Return the lines from the line containing "left_top_cover();" through the line containing "obj.parent = empty" exactly. No other line should appear in the answer.

Scripts that build objects:
[start]
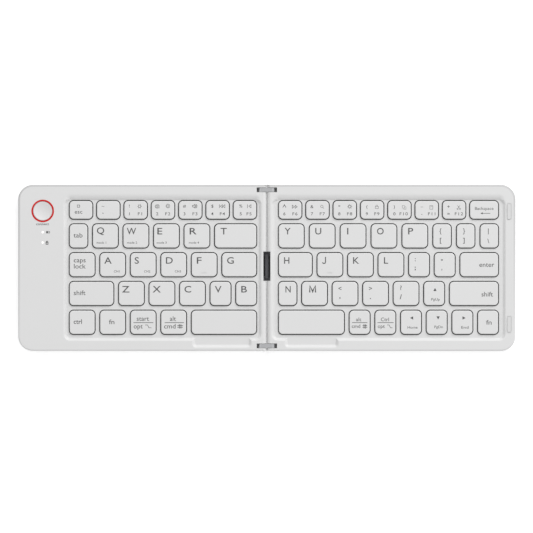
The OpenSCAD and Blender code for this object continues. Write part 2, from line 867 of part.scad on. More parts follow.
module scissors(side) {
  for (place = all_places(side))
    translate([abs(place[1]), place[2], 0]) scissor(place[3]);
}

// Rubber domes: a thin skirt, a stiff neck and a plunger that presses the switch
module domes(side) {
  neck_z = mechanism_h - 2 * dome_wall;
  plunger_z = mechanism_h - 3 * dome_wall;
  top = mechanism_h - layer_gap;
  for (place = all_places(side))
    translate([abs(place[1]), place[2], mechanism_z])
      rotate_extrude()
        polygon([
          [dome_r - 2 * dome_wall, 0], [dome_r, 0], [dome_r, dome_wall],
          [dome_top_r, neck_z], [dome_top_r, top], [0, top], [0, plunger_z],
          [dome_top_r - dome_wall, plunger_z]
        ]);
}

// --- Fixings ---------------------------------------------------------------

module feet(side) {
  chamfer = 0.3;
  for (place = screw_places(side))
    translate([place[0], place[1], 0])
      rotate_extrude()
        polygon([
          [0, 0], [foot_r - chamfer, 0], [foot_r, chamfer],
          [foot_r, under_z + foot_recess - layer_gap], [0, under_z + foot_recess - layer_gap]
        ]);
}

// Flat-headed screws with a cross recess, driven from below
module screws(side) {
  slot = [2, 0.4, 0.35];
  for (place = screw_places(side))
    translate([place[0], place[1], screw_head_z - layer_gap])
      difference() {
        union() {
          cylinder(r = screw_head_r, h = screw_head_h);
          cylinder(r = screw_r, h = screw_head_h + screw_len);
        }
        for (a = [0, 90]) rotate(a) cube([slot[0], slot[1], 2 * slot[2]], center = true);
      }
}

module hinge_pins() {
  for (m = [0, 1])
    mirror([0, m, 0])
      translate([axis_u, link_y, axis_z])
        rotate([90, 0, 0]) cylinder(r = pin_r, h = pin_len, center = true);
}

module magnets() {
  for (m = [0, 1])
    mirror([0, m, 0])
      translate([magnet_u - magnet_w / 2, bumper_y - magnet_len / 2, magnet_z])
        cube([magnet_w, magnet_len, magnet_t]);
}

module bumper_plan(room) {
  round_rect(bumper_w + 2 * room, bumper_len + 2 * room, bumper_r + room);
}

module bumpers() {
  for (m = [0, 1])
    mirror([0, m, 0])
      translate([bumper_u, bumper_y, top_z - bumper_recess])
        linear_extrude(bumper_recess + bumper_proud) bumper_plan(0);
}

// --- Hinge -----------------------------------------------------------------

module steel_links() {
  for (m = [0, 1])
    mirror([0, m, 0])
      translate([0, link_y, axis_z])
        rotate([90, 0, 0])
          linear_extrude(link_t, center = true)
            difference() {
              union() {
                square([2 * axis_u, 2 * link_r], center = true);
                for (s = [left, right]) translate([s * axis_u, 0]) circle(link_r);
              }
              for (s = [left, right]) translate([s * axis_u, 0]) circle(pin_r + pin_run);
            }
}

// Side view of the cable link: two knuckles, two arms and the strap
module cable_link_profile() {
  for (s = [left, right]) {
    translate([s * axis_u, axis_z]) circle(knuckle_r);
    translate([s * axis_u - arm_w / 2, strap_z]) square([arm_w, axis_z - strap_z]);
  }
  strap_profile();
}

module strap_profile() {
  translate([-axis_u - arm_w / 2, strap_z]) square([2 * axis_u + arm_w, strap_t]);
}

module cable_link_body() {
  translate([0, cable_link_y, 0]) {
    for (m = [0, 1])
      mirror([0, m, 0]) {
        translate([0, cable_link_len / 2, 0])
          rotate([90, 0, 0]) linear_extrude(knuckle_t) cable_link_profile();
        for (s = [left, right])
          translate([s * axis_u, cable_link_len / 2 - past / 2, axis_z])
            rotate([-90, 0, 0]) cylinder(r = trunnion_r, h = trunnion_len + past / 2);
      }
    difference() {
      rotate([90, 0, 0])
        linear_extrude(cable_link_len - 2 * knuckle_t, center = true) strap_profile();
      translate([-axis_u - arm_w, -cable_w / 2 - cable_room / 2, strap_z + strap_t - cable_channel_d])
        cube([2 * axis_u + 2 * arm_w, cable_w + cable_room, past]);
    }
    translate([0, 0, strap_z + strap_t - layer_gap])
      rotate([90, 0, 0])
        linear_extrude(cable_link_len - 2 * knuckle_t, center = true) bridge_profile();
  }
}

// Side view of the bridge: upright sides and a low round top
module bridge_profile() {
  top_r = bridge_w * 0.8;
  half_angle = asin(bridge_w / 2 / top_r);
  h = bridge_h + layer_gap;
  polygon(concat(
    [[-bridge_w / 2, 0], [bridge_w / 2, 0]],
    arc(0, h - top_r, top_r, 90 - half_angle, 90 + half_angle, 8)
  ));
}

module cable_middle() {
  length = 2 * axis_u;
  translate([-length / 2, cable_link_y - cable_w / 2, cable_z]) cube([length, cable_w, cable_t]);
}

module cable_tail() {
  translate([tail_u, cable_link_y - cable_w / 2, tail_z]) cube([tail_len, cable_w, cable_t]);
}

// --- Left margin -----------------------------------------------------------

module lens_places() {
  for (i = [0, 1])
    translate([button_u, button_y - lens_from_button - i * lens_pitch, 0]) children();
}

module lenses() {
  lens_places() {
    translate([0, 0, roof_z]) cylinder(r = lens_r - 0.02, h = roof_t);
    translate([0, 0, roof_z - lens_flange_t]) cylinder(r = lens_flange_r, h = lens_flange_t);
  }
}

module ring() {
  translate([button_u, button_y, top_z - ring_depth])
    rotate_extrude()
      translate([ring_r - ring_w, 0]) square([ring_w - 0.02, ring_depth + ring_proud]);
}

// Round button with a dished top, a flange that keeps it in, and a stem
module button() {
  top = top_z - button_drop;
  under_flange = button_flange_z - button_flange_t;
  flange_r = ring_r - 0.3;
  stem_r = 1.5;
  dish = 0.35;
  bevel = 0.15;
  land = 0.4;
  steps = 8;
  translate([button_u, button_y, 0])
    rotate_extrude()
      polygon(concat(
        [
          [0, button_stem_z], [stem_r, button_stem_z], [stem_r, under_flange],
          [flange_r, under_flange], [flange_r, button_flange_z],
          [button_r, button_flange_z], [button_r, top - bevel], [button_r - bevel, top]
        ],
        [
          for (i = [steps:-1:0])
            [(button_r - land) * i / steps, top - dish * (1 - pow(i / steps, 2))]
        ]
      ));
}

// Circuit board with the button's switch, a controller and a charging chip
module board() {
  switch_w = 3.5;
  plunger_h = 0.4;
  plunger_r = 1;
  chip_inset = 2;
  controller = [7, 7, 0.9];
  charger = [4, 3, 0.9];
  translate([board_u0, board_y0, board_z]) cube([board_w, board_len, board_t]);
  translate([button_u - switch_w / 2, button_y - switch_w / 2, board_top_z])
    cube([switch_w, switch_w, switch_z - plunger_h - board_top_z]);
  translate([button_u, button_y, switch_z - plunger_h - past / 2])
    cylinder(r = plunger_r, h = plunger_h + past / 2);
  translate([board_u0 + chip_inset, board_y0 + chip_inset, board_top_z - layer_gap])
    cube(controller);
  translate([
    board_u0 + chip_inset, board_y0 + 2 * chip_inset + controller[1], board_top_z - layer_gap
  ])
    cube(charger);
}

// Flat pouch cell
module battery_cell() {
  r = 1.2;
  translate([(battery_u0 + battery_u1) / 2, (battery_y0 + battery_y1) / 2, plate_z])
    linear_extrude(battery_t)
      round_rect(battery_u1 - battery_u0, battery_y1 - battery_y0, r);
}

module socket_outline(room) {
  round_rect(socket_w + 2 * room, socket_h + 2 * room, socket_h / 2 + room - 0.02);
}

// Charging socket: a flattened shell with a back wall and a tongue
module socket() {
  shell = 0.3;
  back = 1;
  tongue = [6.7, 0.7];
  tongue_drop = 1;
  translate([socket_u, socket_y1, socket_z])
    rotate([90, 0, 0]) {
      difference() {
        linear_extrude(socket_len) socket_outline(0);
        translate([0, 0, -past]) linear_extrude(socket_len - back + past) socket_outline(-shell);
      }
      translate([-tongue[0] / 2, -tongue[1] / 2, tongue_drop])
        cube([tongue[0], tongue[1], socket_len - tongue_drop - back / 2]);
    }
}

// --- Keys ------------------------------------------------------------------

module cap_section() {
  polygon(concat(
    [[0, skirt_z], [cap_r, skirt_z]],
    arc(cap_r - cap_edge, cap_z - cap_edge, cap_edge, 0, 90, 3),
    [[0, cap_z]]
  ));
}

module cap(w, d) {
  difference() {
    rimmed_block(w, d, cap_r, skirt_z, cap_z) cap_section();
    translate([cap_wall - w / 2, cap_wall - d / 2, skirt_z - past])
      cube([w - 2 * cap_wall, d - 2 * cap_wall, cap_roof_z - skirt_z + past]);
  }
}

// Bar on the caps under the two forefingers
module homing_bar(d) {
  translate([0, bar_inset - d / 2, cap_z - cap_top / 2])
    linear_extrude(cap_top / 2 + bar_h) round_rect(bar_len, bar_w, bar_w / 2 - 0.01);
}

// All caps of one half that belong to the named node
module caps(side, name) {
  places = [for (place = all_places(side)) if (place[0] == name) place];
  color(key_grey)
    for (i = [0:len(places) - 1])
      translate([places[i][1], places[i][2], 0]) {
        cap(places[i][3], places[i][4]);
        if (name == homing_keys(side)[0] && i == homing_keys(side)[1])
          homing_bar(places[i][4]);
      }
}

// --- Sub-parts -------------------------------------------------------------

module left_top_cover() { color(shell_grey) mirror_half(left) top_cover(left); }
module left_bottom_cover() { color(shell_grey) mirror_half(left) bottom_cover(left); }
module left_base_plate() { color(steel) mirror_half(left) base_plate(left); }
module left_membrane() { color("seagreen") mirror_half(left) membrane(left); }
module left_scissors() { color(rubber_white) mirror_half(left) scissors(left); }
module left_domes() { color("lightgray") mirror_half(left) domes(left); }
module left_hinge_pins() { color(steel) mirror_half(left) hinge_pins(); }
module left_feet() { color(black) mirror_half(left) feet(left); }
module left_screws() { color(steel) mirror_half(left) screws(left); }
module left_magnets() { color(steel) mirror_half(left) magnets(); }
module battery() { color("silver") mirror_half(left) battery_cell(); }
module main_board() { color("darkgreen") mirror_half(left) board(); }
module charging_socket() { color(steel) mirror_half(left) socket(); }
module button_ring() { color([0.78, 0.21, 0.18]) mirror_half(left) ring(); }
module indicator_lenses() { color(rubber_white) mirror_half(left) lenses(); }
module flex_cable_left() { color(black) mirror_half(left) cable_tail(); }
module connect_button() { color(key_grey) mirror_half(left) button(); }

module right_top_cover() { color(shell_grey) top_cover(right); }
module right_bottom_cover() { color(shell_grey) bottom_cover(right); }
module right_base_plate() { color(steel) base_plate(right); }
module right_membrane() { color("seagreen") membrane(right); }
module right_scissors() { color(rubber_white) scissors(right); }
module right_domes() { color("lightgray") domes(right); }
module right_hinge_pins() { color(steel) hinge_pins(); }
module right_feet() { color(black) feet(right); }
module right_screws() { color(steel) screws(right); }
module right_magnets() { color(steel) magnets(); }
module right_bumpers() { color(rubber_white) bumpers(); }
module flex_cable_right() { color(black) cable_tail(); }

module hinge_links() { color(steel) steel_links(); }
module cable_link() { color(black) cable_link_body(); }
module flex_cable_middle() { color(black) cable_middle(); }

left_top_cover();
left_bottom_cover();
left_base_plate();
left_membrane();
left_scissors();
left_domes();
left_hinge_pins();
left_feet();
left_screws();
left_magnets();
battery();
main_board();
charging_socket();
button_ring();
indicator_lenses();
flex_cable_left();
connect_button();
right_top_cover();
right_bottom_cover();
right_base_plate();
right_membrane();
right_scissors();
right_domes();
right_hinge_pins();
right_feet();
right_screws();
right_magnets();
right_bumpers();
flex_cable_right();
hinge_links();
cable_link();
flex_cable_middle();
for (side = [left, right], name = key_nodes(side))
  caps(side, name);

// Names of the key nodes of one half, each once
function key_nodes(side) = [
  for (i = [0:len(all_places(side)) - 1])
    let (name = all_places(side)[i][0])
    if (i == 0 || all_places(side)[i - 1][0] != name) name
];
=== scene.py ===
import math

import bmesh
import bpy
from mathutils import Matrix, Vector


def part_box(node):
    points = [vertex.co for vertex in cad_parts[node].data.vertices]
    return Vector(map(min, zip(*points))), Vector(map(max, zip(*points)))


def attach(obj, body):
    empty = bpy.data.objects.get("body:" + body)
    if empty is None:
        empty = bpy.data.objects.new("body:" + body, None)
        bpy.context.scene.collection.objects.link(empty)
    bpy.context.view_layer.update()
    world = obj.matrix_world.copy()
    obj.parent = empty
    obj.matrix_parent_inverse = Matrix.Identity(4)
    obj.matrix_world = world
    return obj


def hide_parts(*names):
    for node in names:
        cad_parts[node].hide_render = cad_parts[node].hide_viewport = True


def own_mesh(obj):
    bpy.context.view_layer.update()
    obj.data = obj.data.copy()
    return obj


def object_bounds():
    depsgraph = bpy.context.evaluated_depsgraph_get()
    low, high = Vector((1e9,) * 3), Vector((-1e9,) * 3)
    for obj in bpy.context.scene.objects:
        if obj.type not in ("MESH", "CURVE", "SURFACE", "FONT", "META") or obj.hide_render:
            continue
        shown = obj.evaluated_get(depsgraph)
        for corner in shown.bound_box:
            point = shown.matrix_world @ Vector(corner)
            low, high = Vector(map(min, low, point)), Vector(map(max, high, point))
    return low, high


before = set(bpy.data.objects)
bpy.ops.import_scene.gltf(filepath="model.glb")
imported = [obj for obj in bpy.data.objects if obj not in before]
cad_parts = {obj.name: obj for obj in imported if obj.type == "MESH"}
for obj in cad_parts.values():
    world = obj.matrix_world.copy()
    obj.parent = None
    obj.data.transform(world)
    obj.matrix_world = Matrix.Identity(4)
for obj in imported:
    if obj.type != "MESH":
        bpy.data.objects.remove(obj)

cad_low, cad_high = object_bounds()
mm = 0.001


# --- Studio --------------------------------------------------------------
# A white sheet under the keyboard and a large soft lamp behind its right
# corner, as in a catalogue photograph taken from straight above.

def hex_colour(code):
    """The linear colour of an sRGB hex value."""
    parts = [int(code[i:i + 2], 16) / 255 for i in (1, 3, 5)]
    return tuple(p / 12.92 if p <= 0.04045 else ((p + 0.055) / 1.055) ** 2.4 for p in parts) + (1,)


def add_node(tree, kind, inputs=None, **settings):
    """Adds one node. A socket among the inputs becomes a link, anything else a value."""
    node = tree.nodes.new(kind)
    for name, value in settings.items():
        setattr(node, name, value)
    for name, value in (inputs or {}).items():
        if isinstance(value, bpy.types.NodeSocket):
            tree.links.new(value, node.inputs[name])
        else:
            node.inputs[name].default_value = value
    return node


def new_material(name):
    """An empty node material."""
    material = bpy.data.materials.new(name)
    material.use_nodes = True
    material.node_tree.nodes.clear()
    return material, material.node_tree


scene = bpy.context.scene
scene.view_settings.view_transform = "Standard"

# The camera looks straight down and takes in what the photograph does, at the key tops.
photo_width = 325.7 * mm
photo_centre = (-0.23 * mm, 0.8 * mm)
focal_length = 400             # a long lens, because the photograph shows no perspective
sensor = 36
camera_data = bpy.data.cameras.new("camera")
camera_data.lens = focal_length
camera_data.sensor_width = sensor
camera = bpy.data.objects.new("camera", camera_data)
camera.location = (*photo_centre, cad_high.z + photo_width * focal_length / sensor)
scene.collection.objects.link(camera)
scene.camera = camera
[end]
[start]
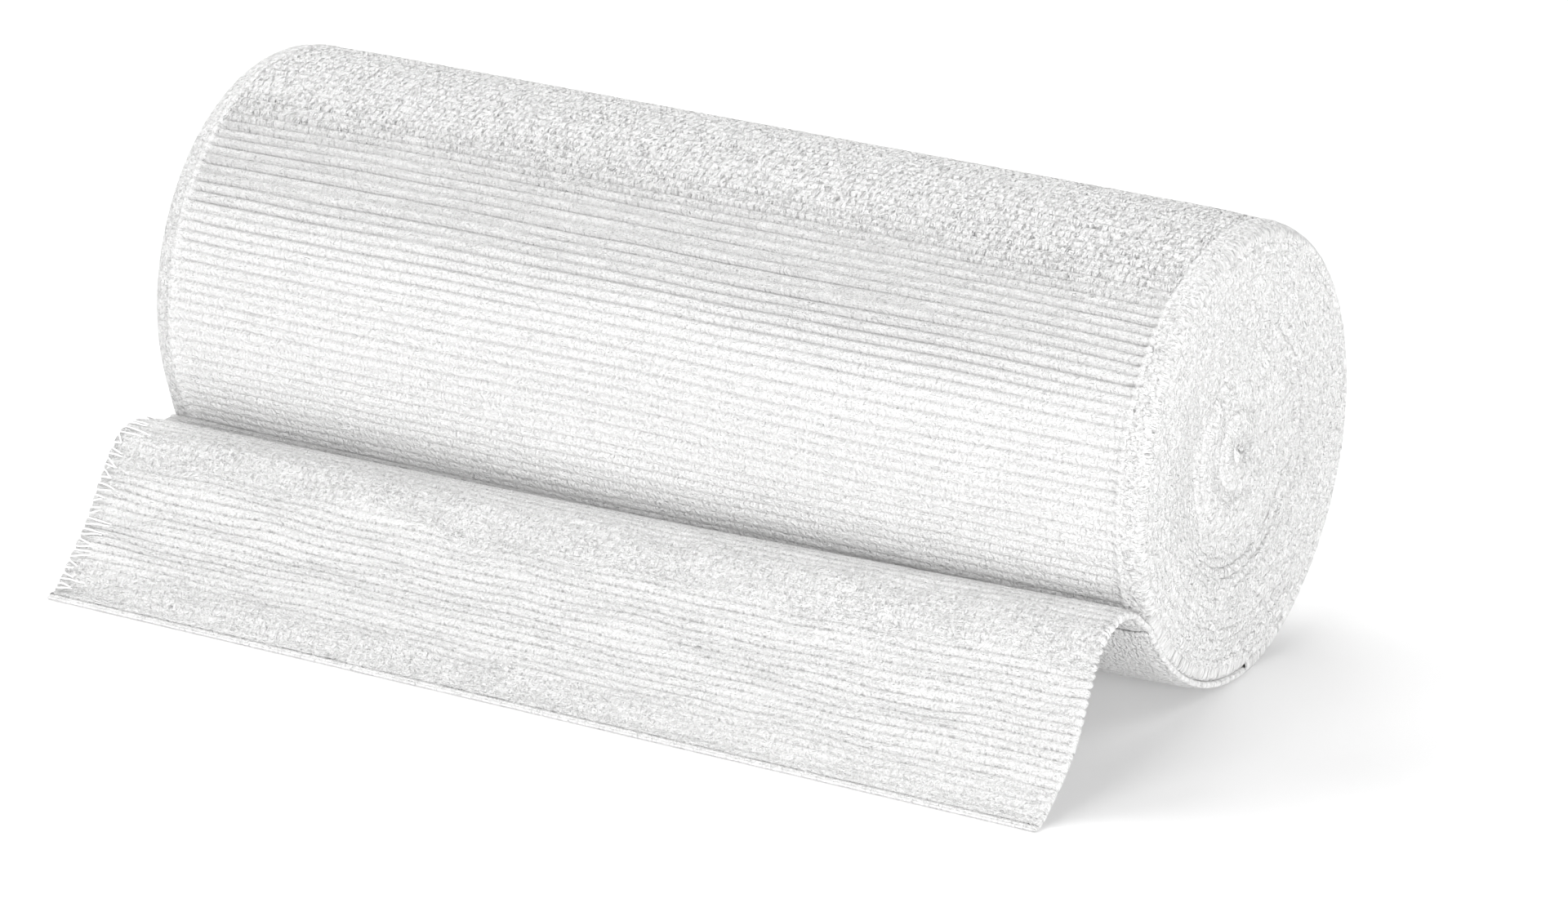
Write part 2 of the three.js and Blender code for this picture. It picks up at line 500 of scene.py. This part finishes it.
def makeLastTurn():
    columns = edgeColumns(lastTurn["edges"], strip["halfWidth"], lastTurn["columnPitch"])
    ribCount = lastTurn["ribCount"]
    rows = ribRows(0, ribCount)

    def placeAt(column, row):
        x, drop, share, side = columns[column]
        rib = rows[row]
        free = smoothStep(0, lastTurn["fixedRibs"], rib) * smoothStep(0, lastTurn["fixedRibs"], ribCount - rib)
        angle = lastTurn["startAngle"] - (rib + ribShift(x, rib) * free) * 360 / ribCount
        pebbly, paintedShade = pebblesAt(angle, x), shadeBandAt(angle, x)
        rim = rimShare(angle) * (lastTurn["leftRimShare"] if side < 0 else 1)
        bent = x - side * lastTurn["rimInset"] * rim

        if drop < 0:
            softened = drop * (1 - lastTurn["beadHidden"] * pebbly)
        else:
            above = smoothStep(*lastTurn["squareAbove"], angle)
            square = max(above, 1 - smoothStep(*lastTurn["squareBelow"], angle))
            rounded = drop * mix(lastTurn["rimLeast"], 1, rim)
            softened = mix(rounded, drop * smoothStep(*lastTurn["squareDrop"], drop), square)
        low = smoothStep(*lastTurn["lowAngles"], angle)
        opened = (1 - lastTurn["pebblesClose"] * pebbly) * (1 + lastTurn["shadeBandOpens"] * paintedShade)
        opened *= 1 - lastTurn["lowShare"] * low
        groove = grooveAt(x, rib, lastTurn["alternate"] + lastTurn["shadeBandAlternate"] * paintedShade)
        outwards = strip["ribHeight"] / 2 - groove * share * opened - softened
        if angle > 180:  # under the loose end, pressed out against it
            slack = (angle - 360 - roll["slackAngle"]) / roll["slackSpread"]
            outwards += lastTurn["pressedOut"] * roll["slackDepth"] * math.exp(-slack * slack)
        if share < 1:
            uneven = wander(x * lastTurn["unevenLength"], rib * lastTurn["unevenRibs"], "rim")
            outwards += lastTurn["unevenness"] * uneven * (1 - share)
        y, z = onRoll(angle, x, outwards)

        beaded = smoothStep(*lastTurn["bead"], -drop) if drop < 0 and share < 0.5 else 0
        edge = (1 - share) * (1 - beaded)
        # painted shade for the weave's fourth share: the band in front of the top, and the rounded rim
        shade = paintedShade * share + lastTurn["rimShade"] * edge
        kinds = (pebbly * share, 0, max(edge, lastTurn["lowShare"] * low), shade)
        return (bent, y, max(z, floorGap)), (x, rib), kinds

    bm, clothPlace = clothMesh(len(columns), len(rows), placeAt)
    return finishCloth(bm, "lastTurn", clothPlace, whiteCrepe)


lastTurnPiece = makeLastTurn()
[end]
Answer for the task:
left_top_cover();
left_bottom_cover();
left_base_plate();
left_membrane();
left_scissors();
left_domes();
left_hinge_pins();
left_feet();
left_screws();
left_magnets();
battery();
main_board();
charging_socket();
button_ring();
indicator_lenses();
flex_cable_left();
connect_button();
right_top_cover();
right_bottom_cover();
right_base_plate();
right_membrane();
right_scissors();
right_domes();
right_hinge_pins();
right_feet();
right_screws();
right_magnets();
right_bumpers();
flex_cable_right();
hinge_links();
cable_link();
flex_cable_middle();
for (side = [left, right], name = key_nodes(side))
  caps(side, name);

// Names of the key nodes of one half, each once
function key_nodes(side) = [
  for (i = [0:len(all_places(side)) - 1])
    let (name = all_places(side)[i][0])
    if (i == 0 || all_places(side)[i - 1][0] != name) name
];
=== scene.py ===
import math

import bmesh
import bpy
from mathutils import Matrix, Vector


def part_box(node):
    points = [vertex.co for vertex in cad_parts[node].data.vertices]
    return Vector(map(min, zip(*points))), Vector(map(max, zip(*points)))


def attach(obj, body):
    empty = bpy.data.objects.get("body:" + body)
    if empty is None:
        empty = bpy.data.objects.new("body:" + body, None)
        bpy.context.scene.collection.objects.link(empty)
    bpy.context.view_layer.update()
    world = obj.matrix_world.copy()
    obj.parent = empty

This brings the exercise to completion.